I’ve seen the film about the guy who falls in love with a dead girl a thousand times over and on the whole I hate it. There is always some comic potential in playing out romantic cliches with a corpse but there’s not much new to be said about any of the cliches by doing so. Consequently my heart fell when “Stiffy” started, not least because my Dad was watching the films with me and I’d just made him sit through half an hour of Oriana’s vaginal obsessions and I could tell he was starting to wish I’d let him watch the tennis instead.

“Stiffy” is about a doctor who is in love with a dead girl, it was made as a straight 8 and is one of the most beautiful films I’ve seen in an age. I love it. It doesn’t quite answer my underlying doubts about the value of the dead-girlfriend genre but it does make me put them in a box and forget about them. The photography in this film is to die for, the blacks so crushed, the reds so succulent and the occasional flash frame so perfectly placed that Jacqueline must have used up all her good fortune the year. I’ve not got any notes with me as I write this so I’m afraid I can’t tell you who I’m praising, but this is one of the best corpse performances I’ve ever seen. The flop as she falls from her wheelchair in the dance scene is one of the finest pieces of physical acting any shooter has sent me, so the thought that she did it in the first and only take leaves my head spinning. And the whole thing is only four minutes long. Brilliant.

“Out Of Water” is ten minutes long and was made through Screen South’s Digital Shorts scheme (one of the more dependable strands of that programme). It stars Alice Lowe, who seems to be doing an Oriana and playing herself in a fabulation of her own teenage life. Lowe gives a great performance, mouth turned down into a fish-like pout as her family tease her and a waiter tries it on but, call me stupid, it was only when I saw that Alice also wrote the film that I realised casting an adult as a teenager was a deliberate artifice rather than just a plain odd choice.
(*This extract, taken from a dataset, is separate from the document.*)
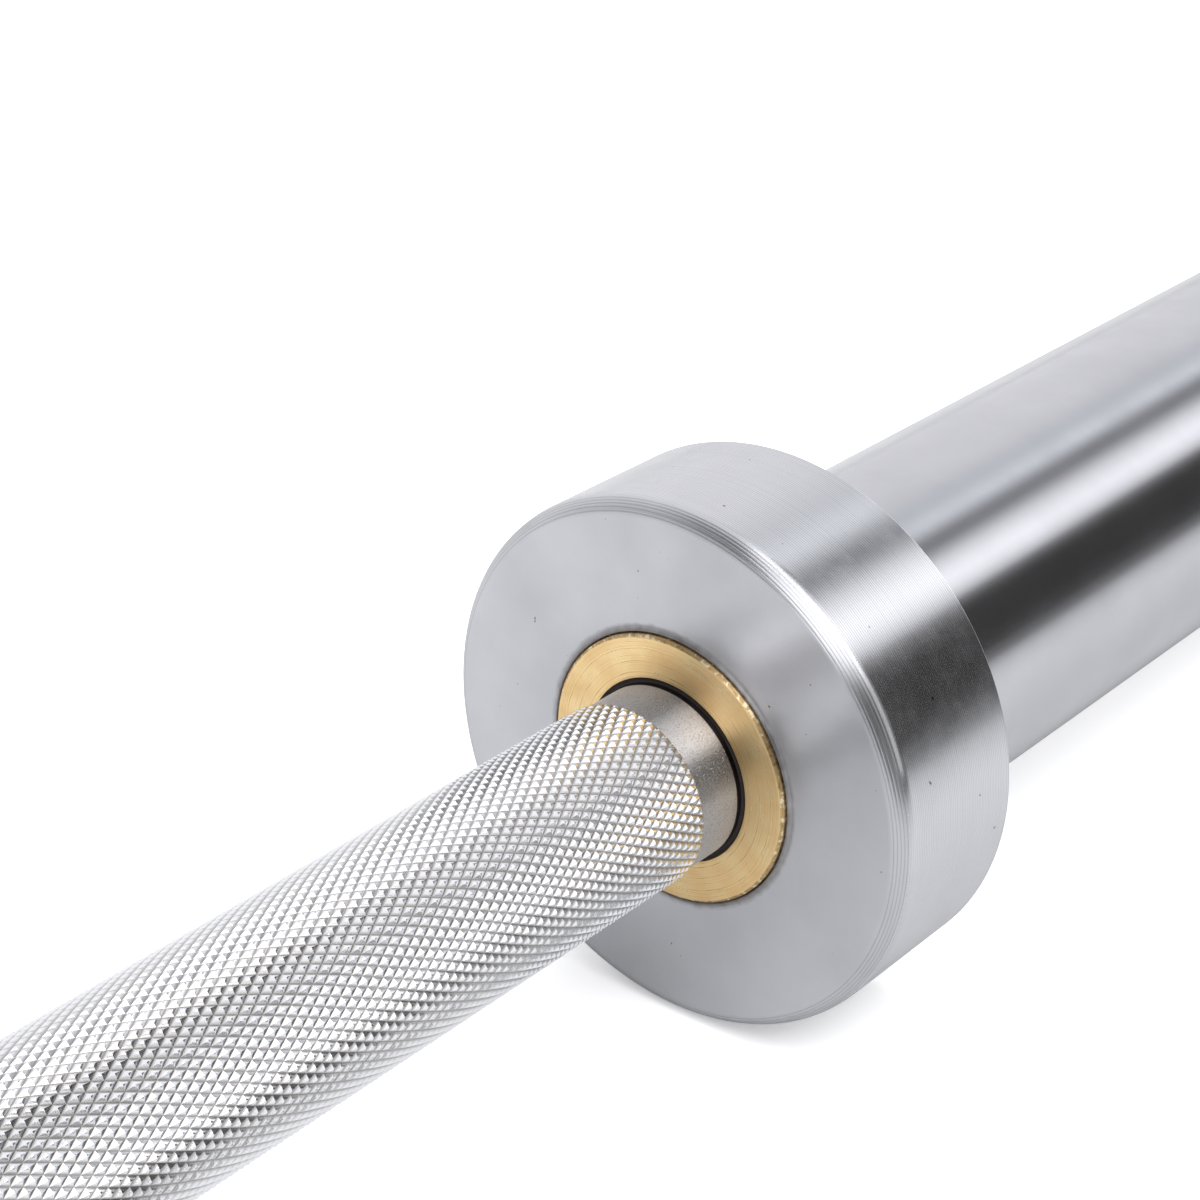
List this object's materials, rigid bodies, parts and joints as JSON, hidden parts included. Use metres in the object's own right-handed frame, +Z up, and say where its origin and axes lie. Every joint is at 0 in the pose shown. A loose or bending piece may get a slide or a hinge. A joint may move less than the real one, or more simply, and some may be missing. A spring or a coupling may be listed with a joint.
{
  "type": "olympic barbell",
  "caption": "Weightlifting bar: a knurled steel shaft with rotating plate sleeves, each on bronze bushes behind a wide round collar.",
  "frame": {"origin": "middle of the shaft's axis, half way between the two ends", "axes": "+X along the bar towards the right end, +Z up, +Y away from a lifter who faces along it"},
  "size_m": [2.01, 0.075, 0.075],
  "materials": {
    "shaft_steel": "satin chrome over diamond knurling",
    "collar_chrome": "satin chrome, turned",
    "sleeve_chrome": "polished chrome",
    "bronze": "turned, brushed round the axis",
    "seal_rubber": "matt black",
    "spring_steel": "black phosphate",
    "washer_steel": "ground",
    "cap_chrome": "satin chrome"
  },
  "bodies": {
    "shaft": {"shaft": "shaft_steel", "right_inner_shaft_circlip": "spring_steel", "right_outer_shaft_circlip": "spring_steel", "left_inner_shaft_circlip": "spring_steel", "left_outer_shaft_circlip": "spring_steel"},
    "right_sleeve": {"right_collar": "collar_chrome", "right_sleeve_tube": "sleeve_chrome", "right_inner_bush": "bronze", "right_dust_seal": "seal_rubber", "right_outer_bush": "bronze", "right_bush_spring_ring": "spring_steel", "right_end_cap": "cap_chrome", "right_cap_circlip": "spring_steel"},
    "left_sleeve": {"left_collar": "collar_chrome", "left_sleeve_tube": "sleeve_chrome", "left_inner_bush": "bronze", "left_dust_seal": "seal_rubber", "left_outer_bush": "bronze", "left_bush_spring_ring": "spring_steel", "left_end_cap": "cap_chrome", "left_cap_circlip": "spring_steel"},
    "right_inner_washer": {"right_inner_thrust_washer": "washer_steel"},
    "right_outer_washer": {"right_outer_thrust_washer": "washer_steel"},
    "left_inner_washer": {"left_inner_thrust_washer": "washer_steel"},
    "left_outer_washer": {"left_outer_thrust_washer": "washer_steel"}
  },
  "joints": [
    {"name": "right_sleeve_spin", "type": "hinge", "parent": "shaft", "child": "right_sleeve", "pos_m": [0.83, 0, 0], "axis": [1, 0, 0], "continuous": true},
    {"name": "left_sleeve_spin", "type": "hinge", "parent": "shaft", "child": "left_sleeve", "pos_m": [-0.83, 0, 0], "axis": [1, 0, 0], "continuous": true},
    {"name": "right_inner_washer_turn", "type": "hinge", "parent": "shaft", "child": "right_inner_washer", "pos_m": [0.94865, 0, 0], "axis": [1, 0, 0], "continuous": true},
    {"name": "right_outer_washer_turn", "type": "hinge", "parent": "shaft", "child": "right_outer_washer", "pos_m": [0.98125, 0, 0], "axis": [1, 0, 0], "continuous": true},
    {"name": "left_inner_washer_turn", "type": "hinge", "parent": "shaft", "child": "left_inner_washer", "pos_m": [-0.94865, 0, 0], "axis": [1, 0, 0], "continuous": true},
    {"name": "left_outer_washer_turn", "type": "hinge", "parent": "shaft", "child": "left_outer_washer", "pos_m": [-0.98125, 0, 0], "axis": [1, 0, 0], "continuous": true}
  ]
}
I thought it wasn’t quite as successful as “Stiffy” but my Dad loved it, and was keen that the open ending could be read as her turning into mermaid and escaping.

Finally “The Great David” is a very dry little film about my namesake Mr.Blaine (he of the magic tricks and death stunts). It’s a wry little gem that gently pokes a very sharp stick, but he might be related to me so I’m not going to say much more.

Lastly in my long round up of nightmarish visions, a quick word about Evan Wilkinson and Chloe Wheeler’s “Elysium”, if only just to show that men are capable of being odd as well. It’s slow to start and like so many films which take a surreal approach, it spends too long being odd without offering any reason to keep us watching. However just as I was promising my Dad we could turn it off, the plot kicked in. A woman is in a coma and a man is making a pact to travel inside her mind to bring her back. This simple piece of information sparks the rest of the film, it justifies the whirling oddness and gives you a reason to care about him as he goes through some genuinely nightmarish ordeals (snakes, boxes, shudder).

Best of all when he finally does pass through into the woman’s mind the whole film becomes animated clay, a nicely worked idea that keeps the pace of invention from flagging in what is otherwise a quite straightforward quest story. Visually rich and constantly on the move, director Evan and producer Chloe have put together an interesting film on a very tight budget and I hope that next time someone can trust them with a bit more because I’m sure there are more ideas to come.

If the flavour of the month is subconscious desire and fear then you’re going to have to work hard to better the work of these three.